Tuesday, February 18, 2014

Brand name or generic drugs—do you know the difference?

Mayo Clinic Health System Health Note on Consumerism:

Do you know the difference between brand name drugs and generic drugs? If you’ve been buying brand name drugs due to uncertainty over whether the generic equivalent is sufficient, you may be surprised.

There are many myths about generic drugs, mainly that they are significantly different from the brand name drug. If you’re a consumer who sticks to buying brand name drugs because of uncertainty, you’re likely spending more money than needed. Brand name drugs and generic drugs have the same active ingredients and both have to meet the same FDA regulations before being approved and put on the market. For example, generics need to meet the same standards for strength, quality, and purity as brand name drugs. In addition, the generic drug must prove that it provides an identical or almost identical blood level to that of the brand name drug.

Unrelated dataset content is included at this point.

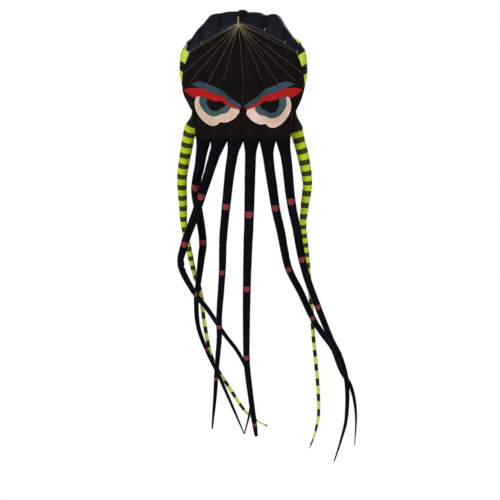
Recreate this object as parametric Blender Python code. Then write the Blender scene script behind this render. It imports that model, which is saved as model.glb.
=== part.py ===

Why are generic drugs cheaper?

Generic drugs are cheaper because the companies producing those drugs do not have to spend time and money on research, development, clinical trials, marketing and advertising. Additionally, when two or more drug manufacturers make a drug, the price is 50-95% cheaper than the brand name drug.

Don’t hesitate to ask your doctor or pharmacist if there are any generic alternatives to the brand name drugs you are taking. There may not always be a generic alternative, but it’s worth asking. Whether it’s a drug that’s prescribed once or one you will have to take the rest of your life, taking the generic form will save you money.

Tuesday, February 4, 2014

Are you meeting the physical activity recommendations for aerobic activity according to Centers for Disease Control (CDC)?

Mayo Clinic Health System Health Note on Physical Activity Intensity, and Daily Requirements

Do you know the difference between moderate physical activity and vigorous physical activity? How can you be sure you’re getting enough aerobic activity in your daily lives?

The CDC suggests that adults take part in 2 hours and 30 minutes of moderate-intensity aerobic activity every week. Another option is to do 1 hour and 15 minutes of vigorous aerobic activity every week. Here are some examples of moderate and vigorous aerobic activities:

Moderate-intensity aerobic activity includes any activity that raises your heart rate and causes you to break a sweat. Examples include: Fast paced walking, water aerobics, riding a bike on level ground, playing doubles tennis, and pushing a lawn mower.

Vigorous-intensity aerobic activity is any activity that causes you to breathe hard and fast. At this level, you won’t be able to say more than a few words without pausing to take a breath. Examples include: jogging or running, swimming laps, riding a bike fast or on hilly terrain, playing singles tennis, or playing basketball.

It's OK to start small! You don't need to do your activity all at once. Three ten-minute segments still add up to 30 minutes! And remember, even 10 minutes is better than nothing. All types of activities count, as long as you are doing them at a moderate to vigorous intensity level for a minimum of ten minutes at a time.